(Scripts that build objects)
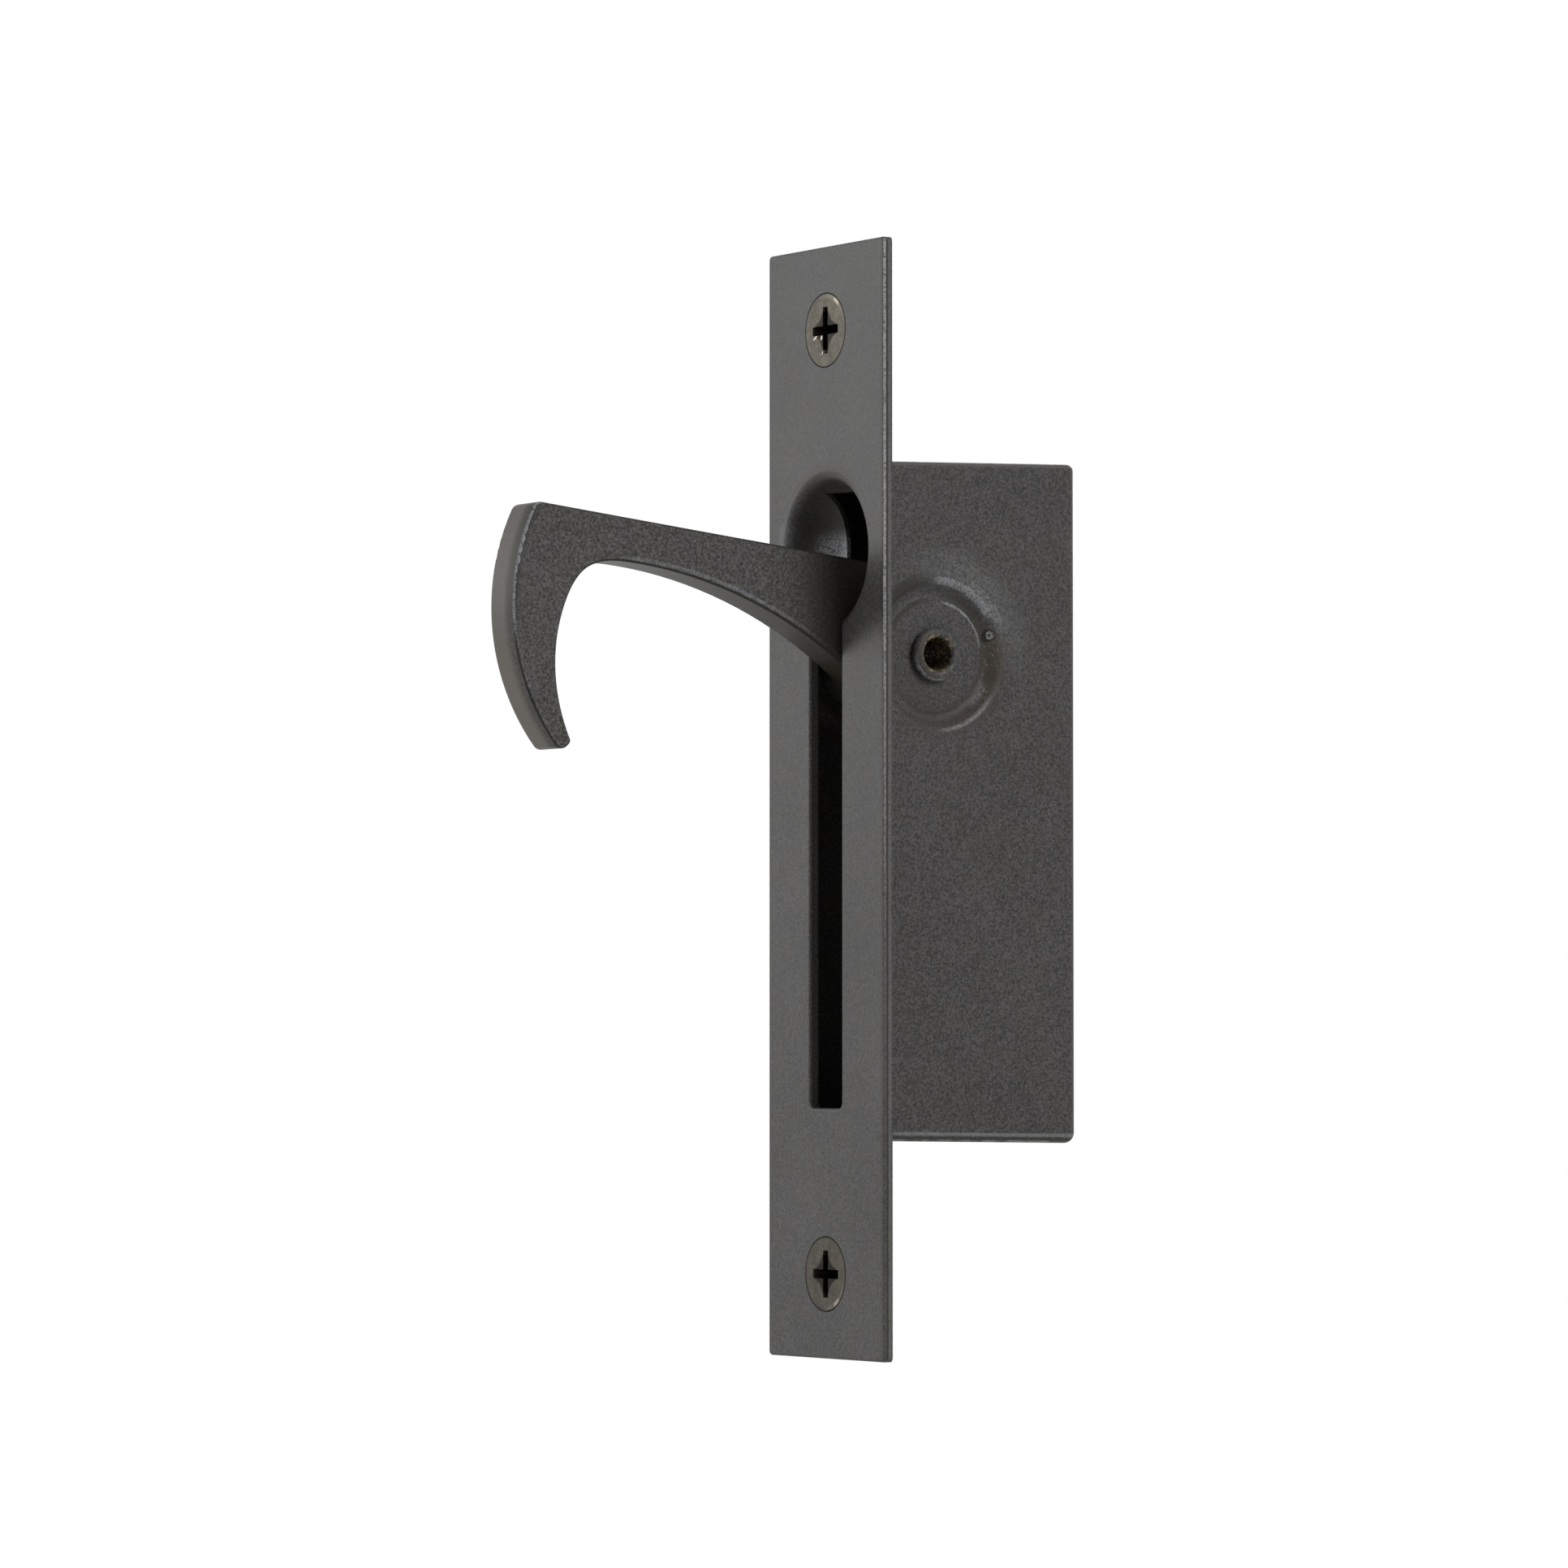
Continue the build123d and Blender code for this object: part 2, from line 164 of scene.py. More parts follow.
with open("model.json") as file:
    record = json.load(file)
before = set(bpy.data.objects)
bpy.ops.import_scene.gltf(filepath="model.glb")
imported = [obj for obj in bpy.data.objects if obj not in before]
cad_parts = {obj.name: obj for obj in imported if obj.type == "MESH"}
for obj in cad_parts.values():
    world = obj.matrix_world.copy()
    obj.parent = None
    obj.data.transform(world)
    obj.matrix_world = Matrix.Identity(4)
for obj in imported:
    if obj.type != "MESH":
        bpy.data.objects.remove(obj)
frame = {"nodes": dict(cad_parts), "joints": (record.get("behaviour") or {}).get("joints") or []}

...

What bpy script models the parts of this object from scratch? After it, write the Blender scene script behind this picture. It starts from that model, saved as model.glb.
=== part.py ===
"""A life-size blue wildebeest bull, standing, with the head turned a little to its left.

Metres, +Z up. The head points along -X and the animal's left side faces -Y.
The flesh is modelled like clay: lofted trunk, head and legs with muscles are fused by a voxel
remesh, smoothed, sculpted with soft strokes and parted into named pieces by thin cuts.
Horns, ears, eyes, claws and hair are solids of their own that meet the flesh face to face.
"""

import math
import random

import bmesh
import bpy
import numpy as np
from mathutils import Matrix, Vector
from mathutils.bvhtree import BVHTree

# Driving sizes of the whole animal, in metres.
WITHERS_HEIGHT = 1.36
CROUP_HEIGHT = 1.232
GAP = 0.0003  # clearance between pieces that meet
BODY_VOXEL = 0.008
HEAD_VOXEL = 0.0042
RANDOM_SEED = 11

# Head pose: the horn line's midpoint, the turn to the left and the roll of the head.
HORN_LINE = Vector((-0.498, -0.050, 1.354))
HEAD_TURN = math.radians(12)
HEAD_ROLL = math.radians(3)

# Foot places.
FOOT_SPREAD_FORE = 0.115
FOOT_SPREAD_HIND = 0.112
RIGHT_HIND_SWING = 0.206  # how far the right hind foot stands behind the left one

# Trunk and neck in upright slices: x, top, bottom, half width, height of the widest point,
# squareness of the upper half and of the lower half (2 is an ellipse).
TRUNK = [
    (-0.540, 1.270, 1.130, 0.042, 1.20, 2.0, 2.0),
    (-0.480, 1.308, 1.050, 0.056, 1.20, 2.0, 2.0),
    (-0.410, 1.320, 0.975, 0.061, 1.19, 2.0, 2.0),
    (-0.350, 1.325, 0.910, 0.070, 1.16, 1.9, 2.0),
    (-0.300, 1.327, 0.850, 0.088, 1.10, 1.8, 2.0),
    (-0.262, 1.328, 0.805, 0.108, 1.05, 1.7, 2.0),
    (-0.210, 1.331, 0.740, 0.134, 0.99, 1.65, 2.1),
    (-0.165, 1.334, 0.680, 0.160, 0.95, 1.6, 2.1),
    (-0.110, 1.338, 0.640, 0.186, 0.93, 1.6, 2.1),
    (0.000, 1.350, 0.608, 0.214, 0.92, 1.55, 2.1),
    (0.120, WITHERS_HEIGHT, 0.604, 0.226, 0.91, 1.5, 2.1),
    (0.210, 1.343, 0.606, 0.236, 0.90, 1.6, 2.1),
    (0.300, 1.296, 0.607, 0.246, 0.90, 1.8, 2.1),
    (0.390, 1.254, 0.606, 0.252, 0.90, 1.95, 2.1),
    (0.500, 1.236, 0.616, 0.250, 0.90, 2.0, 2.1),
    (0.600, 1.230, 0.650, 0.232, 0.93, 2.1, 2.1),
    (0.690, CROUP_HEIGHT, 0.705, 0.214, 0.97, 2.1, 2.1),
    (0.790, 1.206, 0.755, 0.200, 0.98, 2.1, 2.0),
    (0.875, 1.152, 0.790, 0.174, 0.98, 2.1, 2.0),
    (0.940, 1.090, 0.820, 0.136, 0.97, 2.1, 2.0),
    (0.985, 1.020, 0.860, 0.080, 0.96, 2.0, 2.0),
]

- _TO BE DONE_
Return verbatim the lines that run from the line containing "Continue the build123d" through the line containing "world = obj.matrix_world.copy()", inclusive.

- _TASK RESULT_
Continue the build123d and Blender code for this object: part 2, from line 164 of scene.py. More parts follow.
with open("model.json") as file:
    record = json.load(file)
before = set(bpy.data.objects)
bpy.ops.import_scene.gltf(filepath="model.glb")
imported = [obj for obj in bpy.data.objects if obj not in before]
cad_parts = {obj.name: obj for obj in imported if obj.type == "MESH"}
for obj in cad_parts.values():
    world = obj.matrix_world.copy()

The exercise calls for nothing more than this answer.